Good Year End News for L.A.: Murder Numbers Back to 1967 Level | KCET
Good Year End News for L.A.: Murder Numbers Back to 1967 Level
Despite a staggering economy, the number of murders in L.A. has fallen to 1967 levels--which given our 30 percent population rise since then means a murder rate even lower than that.
Details on the good news from the L.A. Times, about the background behind our city's so far only 291 murders in 2010, which is a fall of about one-third from 2007, before the current economic downturn:
The city's total translates into roughly 7.5 killings per 100,000 people and puts it in league with New York City and Phoenix as having among the lowest homicide rates among major U.S. cities....
Longer-term declines are even more notable. The city's homicide rate this year marks a 75% drop from 1992, when 1,092 people were killed during a crack cocaine epidemic and gang wars....
The change, experts say, is not easily explained and is probably the result of several factors working together, including effective crime-fighting strategies, strict sentencing laws that have greatly increased the number of people in prison, demographic shifts and sociological influences.
The good news about murders is not evenly spread around L.A., unfortunately:
A few neighborhoods, including Watts and Westlake, have struggled with homicide rates that have not declined significantly over the last four years. Many others, like West Adams, have seen a significant decline.

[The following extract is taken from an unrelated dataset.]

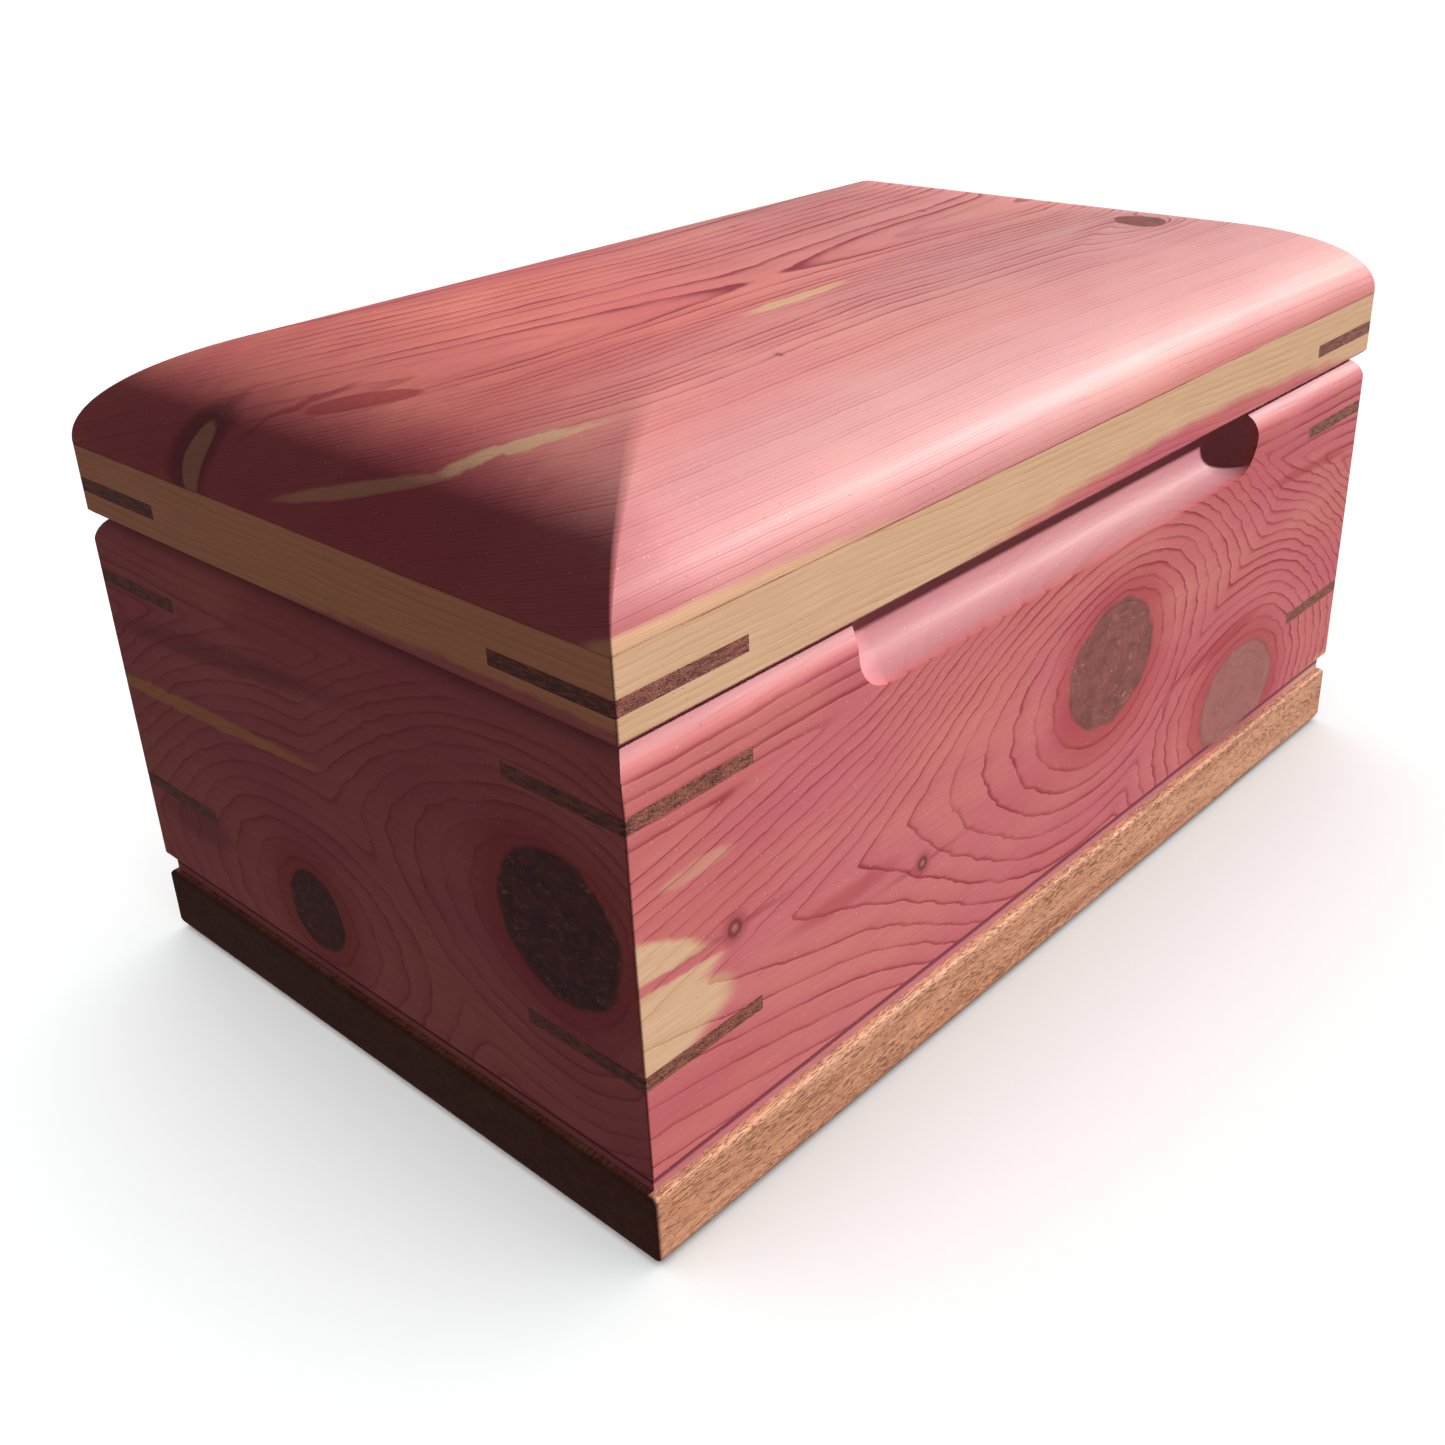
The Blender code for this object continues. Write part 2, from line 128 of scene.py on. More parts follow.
def work(piece, tools, operation="DIFFERENCE"):
    """Cut a piece with its tools, keep the finished mesh and clear the tools away."""
    for tool in tools:
        change = piece.modifiers.new(tool.name, "BOOLEAN")
        change.operation = operation
        change.solver = "EXACT"
        change.object = tool
    graph = bpy.context.evaluated_depsgraph_get()
    mesh = bpy.data.meshes.new_from_object(piece.evaluated_get(graph))
    piece.modifiers.clear()
    piece.data = mesh
    for tool in tools:
        bpy.data.objects.remove(tool, do_unlink=True)


def sand(piece, angle=32):
    """Smooth the rounded faces, and leave the flat ones flat."""
    piece.data.shade_smooth()
    piece.data.set_sharp_from_angle(angle=math.radians(angle))
    flats = piece.modifiers.new("flats", "WEIGHTED_NORMAL")
    flats.keep_sharp = True


def softened_outline(half_x, half_y, corner, z, steps=6):
    """The box's outline at one height, its four upright corners rounded."""
    points = []
    for turn in range(4):
        middle = 45 + 90 * turn
        x = math.copysign(half_x - corner, math.cos(math.radians(middle)))
        y = math.copysign(half_y - corner, math.sin(math.radians(middle)))
        points += [(px, py, z) for px, py in arc(x, y, corner, middle - 45, middle + 45, steps)]
    return points


def ease_corners(piece):
    """Take the sharp upright corners off a piece that reaches one."""
    ends = [softened_outline(HALF_WIDTH, HALF_DEPTH, CORNER_ROUND, z) for z in (0, ABOVE_LID)]
    work(piece, [skin("outline", ends)], "INTERSECT")


SPLINE_LEVELS = {"case_spline_lower": None, "case_spline_upper": None, "lid_spline": None}
for level in SPLINE_LEVELS:
    level_low, level_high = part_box(level + "_front_left")
    SPLINE_LEVELS[level] = (level_low.z, level_high.z)
SPLINE_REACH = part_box("case_spline_lower_front_left")[1].x + HALF_WIDTH
CORNERS = {
    "front_left": (-1, -1),
    "front_right": (1, -1),
    "back_right": (1, 1),
    "back_left": (-1, 1),
}


def key_shape(name, corner, low_z, high_z, reach, margin):
    """The flat triangle of a corner key; a margin takes it out past the faces."""
    sign_x, sign_y = CORNERS[corner]
    x = sign_x * (HALF_WIDTH + margin)
    y = sign_y * (HALF_DEPTH + margin)
    tip_x = sign_x * (HALF_WIDTH - reach - margin)
    tip_y = sign_y * (HALF_DEPTH - reach - margin)
    outline = [(x, y), (tip_x, y), (x, tip_y)]
    return skin(name, [[(px, py, z) for px, py in outline] for z in (low_z, high_z)])


def key_slots(side, levels):
    slots = []
    for level in levels:
        low_z, high_z = SPLINE_LEVELS[level]
        for corner in CORNERS:
            if side in corner:
                slots.append(
                    key_shape(
                        "slot", corner, low_z - GLUE_LINE, high_z + GLUE_LINE,
                        SPLINE_REACH + GLUE_LINE, 0.002,
                    )
                )
    return slots


def case_section():
    inside = BOARD_THICKNESS
    points = [(REBATE_DEPTH + ARRIS, CASE_FOOT_Z), (inside, CASE_FOOT_Z)]
    points += arc(inside - ARRIS, RIM_Z - ARRIS, ARRIS, 0, 90, 3)
    points += arc(RIM_ROUND, RIM_Z - RIM_ROUND, RIM_ROUND, 90, 180, 16)
    points += arc(ARRIS, REBATE_TOP_Z + ARRIS, ARRIS, 180, 270, 3)
    points += [(REBATE_DEPTH, REBATE_TOP_Z), (REBATE_DEPTH, CASE_FOOT_Z + ARRIS)]
    return points


GROOVE_HALF_LENGTH = 0.079
COVE_RADIUS = 0.0095
COVE_BEARING = 0.0048
GROOVE_FLOOR_Z = RIM_Z - 0.016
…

Homicides in the Vermont Square neighborhood of South Los Angeles, for example, have declined in each of the last four years, from 15 in 2007 to three so far this year, the Times' analysis found. Killings in Compton and Long Beach held steady for the three previous years, then posted steep declines this year.
The good crime news isn't restricted to murders--this year has also seen an 11 percent citywide decline in overall violent crimes, the eighth consecutive year of crime rate drops. This is despite budget cuts leading to the work equivalent of 500 fewer police officers working in the city.
Gangs are key to L.A.'s murder rate, with about 50 percent of our killings attributable to them. Thus, this detailed study and critique from Witness.LA on L.A.'s gang fighting strategy is worth checking out.
Past City of Angles blogging on L.A. crime rates.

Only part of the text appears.